Response: Joseph Smith never wrote anything about the event at all. It was the journal entries of seven of the Camp’s leaders who wrote about it, with many variances, but mostly saying: “Zelph, a white Lamanite warrior under the Prophet Onandagus.”
    However, Williams J. Hamblin, professor of history at BYU, after comparing the various accounts argued that "there are many difficulties that make it nearly impossible for us to know exactly what Joseph Smith said in 1834 as he reflected on the ruins his group encountered in Illinois” (William J. Hamblin, "Basic Methodological Problems with the Anti-Mormon Approach to the Geography and Archaeology of the Book of Mormon," Journal of Book of Mormon Studies, vol. , no.1, 1993, pp161–197).
Reader: Then there is the Book of Mormon prophecy about the gentiles who will come to the America’s...”
Response: This was not a prophecy but a vision given to Nephi, who desired to see for himself the vision given to his father, Lehi (1 Nephi 9:1; 10:2,17; 11:1). In this vision, Nephi saw regarding the Land of Promise, wars and great slaughters between his seed [Nephites} and the seed of his brethren [Lamanites]; he saw the rending of the earth and rocks and the mountains tumbling into pieces; the plains broken up; many cities burned and others sunk and still others tumbling to the earth (1 Nephi 12:1-4; compare Helaman 14:23]; he also saw the annihilation of the Nephites (1 Nephi 12:19-20); and the continuing wars among the Lamanites after the Nephites were destroyed (1 Nephi 12:21).
When Columbus reached the New World, he never saw, sailed near or landed on North America—he set foot on the Caribbean Islands, South America, and sailed past Central America

Then, in this vision, Nephi saw the seed of his brethren [Lamanites] in the Land of Promise that were separated from the Gentiles [in Europe], and a Gentile [Columbus] went forth upon the many waters [Atlantic Ocean], even to thre seed of his brethren, who were in the promised land (1 Nephi 13:12). Nephi also saw many multitudes of the Gentiles [Spanish] on the Land of Promise that scattered the seed of his brethren [Lamanites] who were attacked, smitten [killed or severely injured], and driven (1 Nephi 13:14).
    Nephi then saw other Gentiles (Europeans) who had gone forth out of captivity [under the dictates of a king] who humbled themselves before the Lord, who were white and exceedingly fair and beautiful (1 Nephi 13:15).
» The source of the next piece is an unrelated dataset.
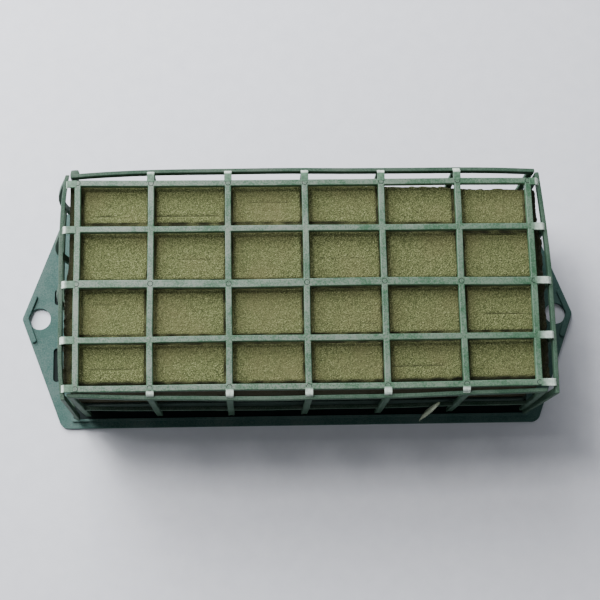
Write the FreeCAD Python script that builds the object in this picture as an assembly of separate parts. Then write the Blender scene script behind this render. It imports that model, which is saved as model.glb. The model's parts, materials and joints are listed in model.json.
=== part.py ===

    Now when we understand that the Land of Promise at this time was viewed by Nephi as central and South America, where Columbus actually landed “even unto the seed of my brethren, who were in the promised land,” and the terrible smiting of the Lamintes took place, where no kindness was shown to them, as did happen in North America with many tribes aligning themselves with the English or French and were treated well, at least for some time, we see that Columbus never set foot in Mexico or North America, yet he came to the land of promise where many thousands of the indigenous natives were killed and many thousands more enslaved by the Spanish.